Siempre me molestó el ruido de la ciudad.

Desde chica ya me enervaba el claxon de los autobuses en las avenidas de Buenos Aires, cuyos conductores tocaban sin ningún tipo de reparo.

Pero no fue hasta muchos años más tarde, cuando andaba de ruta por Asia, que unos viajeros me contaron que acostumbraban usar tapones para los oídos.

Al principio la idea me pareció bastante friky pero empecé a usarlos poco tiempo después, a raíz de hospedarme en un hostal que colindaba con un templo.

Allí se festejaba una ceremonia de rezos a las 4 de la madrugada como es costumbre en India. El Pooja se acompaña de cantos y la penetrante melodía de una campana y dura lo que a mi mente de ensoñación le parecía una eternidad!

Cierto es, que después pasé muchos años sin usarlos ya que me asenté en una urbanización de montaña donde el ruido más fuerte era el de alguna moto haciendo rally los fines de semanas.

El caso es que hace un par de años me volví a mudar a la “civilización” y junto con la mudanza volvieron el ruido y los tapones.

No los uso mucho, pero cuando lo hago me gusta la sensación. Todo el volumen de mi entorno disminuye varios decibelios y escucho muy fuerte mi propia respiración. Si los uso mientras camino retumban mis pasos, siento como resuena el pecho y a mi mente le apetece menos divagar. Así es que siempre los llevo en mi bolso.

Algunos días si me siento un poco aturdida a la hora de recoger a mis hijos del cole, me pongo los tapones y voy andando a buscarlos, cuando llego en general la sensación es mucho más descansada.

Pero lo curioso fue darme cuenta que los días que realmente estaba aturdida, no era por el ruido exterior sino por el que producía mi mente.

El agotamiento aparecía en esos días donde la mente se regodea dando vueltas al mismo asunto una y otra vez.

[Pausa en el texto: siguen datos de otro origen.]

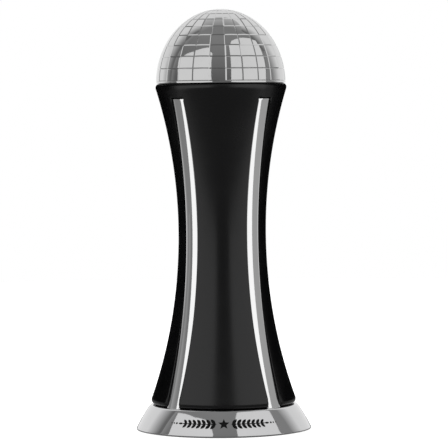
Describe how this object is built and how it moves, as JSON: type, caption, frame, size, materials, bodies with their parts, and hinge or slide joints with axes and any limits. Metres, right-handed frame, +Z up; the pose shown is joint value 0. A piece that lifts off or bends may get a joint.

Donde alguna cuestión por resolver o aquel gesto, aquella palabra o acto de tal o cual persona parece acaparar mi entera atención. Como si el mundo se redujera tan solo a eso.

Entonces, agotada de escucharme, aprovecho la excusa del ruido de la calle, me pongo los tapones, y la verdad es que escuchar mis latidos, mi respiración y mis pasos, me calma enormemente.

De este modo, dejo de escuchar el ruido penetrante de mi mente, más penetrante aún que las campanadas del Pooja. Y es entonces, cuando mi mente de ensoñación, al fin descansa.